# DATA EXTRACT
********

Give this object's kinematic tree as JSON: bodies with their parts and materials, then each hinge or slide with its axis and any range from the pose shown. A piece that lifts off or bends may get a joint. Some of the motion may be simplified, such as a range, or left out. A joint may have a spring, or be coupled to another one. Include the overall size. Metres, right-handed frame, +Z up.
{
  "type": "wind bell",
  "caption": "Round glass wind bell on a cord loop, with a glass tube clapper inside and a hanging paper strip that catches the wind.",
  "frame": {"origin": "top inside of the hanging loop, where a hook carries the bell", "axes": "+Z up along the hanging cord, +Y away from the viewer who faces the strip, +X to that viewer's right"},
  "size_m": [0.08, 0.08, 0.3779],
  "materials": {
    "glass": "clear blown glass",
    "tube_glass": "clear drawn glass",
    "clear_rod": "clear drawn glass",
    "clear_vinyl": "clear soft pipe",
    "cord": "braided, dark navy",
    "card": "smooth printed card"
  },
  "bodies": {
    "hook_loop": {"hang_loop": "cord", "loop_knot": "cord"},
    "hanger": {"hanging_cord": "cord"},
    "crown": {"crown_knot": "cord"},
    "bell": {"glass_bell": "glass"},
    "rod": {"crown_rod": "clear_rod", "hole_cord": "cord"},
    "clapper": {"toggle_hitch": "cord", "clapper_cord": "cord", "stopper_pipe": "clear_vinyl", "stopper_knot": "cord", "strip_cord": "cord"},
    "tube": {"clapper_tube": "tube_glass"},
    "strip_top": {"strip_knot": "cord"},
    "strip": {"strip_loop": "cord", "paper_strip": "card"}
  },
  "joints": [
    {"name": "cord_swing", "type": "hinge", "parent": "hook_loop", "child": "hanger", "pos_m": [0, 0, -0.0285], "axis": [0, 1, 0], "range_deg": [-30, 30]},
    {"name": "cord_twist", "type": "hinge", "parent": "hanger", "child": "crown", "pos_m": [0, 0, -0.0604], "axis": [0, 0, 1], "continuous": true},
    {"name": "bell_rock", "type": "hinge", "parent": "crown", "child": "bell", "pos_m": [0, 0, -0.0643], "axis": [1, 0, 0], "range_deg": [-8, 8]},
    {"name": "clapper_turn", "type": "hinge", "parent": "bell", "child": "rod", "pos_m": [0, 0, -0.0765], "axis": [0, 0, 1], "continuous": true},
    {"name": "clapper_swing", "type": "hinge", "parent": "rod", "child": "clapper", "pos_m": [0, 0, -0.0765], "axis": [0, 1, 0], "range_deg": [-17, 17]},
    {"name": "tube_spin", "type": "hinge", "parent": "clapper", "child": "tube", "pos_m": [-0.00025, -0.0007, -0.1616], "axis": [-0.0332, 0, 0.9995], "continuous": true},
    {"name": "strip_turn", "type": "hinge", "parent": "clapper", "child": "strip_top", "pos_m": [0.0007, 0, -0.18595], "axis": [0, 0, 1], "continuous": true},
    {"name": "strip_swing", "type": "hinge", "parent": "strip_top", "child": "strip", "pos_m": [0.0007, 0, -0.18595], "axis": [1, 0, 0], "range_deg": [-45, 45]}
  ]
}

********

# WHAT THE TASK ASKS
Return each line of the data that contains the string "materials".

# RESPONSE FOR THIS EXERCISE
Give this object's kinematic tree as JSON: bodies with their parts and materials, then each hinge or slide with its axis and any range from the pose shown. A piece that lifts off or bends may get a joint. Some of the motion may be simplified, such as a range, or left out. A joint may have a spring, or be coupled to another one. Include the overall size. Metres, right-handed frame, +Z up.
  "materials": {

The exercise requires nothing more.